- YOUR TASK -
Identify and copy all lines of the material where the string "collection" is found.

╭──

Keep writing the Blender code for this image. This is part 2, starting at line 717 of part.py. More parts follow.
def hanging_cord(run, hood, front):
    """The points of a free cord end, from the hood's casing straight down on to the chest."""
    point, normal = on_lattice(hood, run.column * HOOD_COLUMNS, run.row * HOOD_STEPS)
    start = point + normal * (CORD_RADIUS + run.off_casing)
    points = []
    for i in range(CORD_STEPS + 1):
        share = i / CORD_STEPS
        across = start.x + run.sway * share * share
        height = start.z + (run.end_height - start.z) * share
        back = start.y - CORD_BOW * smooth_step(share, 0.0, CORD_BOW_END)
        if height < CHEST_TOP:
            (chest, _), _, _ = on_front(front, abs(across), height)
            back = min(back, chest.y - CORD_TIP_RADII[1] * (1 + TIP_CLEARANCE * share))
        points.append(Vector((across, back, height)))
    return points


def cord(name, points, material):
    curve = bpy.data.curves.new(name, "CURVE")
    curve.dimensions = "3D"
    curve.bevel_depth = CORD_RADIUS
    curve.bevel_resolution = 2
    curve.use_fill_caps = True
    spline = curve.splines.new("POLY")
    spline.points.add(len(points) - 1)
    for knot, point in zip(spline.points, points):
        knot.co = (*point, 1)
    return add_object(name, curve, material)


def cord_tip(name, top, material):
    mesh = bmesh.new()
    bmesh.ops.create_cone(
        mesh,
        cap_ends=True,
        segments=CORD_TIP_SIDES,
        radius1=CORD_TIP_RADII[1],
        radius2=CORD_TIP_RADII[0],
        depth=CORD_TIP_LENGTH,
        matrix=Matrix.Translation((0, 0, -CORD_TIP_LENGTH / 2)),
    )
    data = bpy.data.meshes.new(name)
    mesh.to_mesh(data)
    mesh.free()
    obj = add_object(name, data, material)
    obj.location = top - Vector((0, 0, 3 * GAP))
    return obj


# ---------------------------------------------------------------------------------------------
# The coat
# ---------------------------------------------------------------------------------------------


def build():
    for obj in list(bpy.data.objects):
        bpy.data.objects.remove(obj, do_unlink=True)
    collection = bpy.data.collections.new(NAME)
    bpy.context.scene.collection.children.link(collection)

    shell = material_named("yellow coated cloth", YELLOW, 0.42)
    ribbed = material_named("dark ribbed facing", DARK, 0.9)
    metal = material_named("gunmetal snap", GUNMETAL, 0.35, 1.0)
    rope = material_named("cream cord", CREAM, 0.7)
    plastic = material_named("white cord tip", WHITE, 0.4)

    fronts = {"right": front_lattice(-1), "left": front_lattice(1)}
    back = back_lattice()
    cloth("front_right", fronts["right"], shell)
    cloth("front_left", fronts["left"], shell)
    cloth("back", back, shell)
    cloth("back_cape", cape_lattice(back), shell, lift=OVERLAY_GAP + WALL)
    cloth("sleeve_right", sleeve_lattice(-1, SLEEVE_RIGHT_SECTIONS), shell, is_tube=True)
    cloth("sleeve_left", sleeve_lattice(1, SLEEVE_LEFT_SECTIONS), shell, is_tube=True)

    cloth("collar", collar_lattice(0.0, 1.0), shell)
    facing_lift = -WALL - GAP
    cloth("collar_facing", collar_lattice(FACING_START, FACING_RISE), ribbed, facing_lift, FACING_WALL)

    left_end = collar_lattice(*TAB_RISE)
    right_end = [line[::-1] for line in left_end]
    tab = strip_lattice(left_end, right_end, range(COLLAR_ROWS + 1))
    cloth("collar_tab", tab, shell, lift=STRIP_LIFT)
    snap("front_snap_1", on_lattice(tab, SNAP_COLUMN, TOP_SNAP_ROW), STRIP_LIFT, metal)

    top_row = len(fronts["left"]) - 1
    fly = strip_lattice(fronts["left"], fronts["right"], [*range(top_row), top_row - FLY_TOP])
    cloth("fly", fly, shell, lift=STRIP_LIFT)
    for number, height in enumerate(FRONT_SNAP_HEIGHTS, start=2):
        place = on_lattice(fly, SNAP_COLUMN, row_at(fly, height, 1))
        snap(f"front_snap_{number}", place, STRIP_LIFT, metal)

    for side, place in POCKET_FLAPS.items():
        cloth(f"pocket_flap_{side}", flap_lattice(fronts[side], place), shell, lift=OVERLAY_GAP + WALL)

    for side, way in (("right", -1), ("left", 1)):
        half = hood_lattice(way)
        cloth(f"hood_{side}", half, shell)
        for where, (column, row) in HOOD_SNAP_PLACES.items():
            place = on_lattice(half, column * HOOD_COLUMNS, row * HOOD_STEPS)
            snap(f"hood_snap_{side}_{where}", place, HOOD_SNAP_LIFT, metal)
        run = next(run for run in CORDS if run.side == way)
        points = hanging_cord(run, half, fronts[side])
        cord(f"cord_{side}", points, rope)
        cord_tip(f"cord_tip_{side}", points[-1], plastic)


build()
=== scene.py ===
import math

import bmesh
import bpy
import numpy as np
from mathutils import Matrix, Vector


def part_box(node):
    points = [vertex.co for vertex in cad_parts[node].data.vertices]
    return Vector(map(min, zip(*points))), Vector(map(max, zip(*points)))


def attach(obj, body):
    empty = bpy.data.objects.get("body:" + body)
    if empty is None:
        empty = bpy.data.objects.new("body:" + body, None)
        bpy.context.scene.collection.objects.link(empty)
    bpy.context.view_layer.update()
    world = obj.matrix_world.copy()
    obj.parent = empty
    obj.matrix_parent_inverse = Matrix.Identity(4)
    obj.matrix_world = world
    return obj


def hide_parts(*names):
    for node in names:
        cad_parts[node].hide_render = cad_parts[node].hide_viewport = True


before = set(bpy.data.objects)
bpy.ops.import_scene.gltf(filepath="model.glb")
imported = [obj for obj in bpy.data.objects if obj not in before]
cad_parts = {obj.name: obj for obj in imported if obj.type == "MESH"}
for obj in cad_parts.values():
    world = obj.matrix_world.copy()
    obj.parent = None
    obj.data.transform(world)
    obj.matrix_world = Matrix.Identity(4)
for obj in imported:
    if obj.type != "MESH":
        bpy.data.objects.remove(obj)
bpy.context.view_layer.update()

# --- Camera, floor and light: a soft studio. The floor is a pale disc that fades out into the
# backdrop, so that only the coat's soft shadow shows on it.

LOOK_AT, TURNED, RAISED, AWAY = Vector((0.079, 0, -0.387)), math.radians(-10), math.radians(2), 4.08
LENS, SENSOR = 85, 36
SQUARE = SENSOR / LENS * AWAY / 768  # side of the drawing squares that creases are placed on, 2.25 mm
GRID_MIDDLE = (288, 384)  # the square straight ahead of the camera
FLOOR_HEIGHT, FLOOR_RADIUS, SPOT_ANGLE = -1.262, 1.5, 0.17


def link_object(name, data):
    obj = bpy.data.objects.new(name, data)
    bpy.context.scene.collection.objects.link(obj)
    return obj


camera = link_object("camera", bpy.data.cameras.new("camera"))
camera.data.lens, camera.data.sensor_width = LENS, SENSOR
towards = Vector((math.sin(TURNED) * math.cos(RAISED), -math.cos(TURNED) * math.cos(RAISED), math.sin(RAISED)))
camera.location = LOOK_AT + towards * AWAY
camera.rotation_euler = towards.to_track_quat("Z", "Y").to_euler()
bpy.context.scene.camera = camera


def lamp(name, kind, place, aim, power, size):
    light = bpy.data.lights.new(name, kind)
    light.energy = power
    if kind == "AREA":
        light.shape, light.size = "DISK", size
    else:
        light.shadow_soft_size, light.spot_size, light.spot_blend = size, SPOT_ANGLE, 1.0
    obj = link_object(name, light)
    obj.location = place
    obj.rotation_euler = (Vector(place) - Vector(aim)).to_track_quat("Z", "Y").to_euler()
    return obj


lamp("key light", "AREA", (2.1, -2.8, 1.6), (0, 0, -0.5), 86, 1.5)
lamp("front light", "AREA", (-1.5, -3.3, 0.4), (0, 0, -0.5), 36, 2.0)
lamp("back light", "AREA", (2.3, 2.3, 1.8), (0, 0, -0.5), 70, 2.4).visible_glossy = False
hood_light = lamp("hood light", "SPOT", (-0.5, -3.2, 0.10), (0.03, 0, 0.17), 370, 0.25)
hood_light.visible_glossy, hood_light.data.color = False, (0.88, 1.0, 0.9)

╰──

- EXPECTED ANSWER -
    collection = bpy.data.collections.new(NAME)
    bpy.context.scene.collection.children.link(collection)
        bpy.context.scene.collection.objects.link(empty)
    bpy.context.scene.collection.objects.link(obj)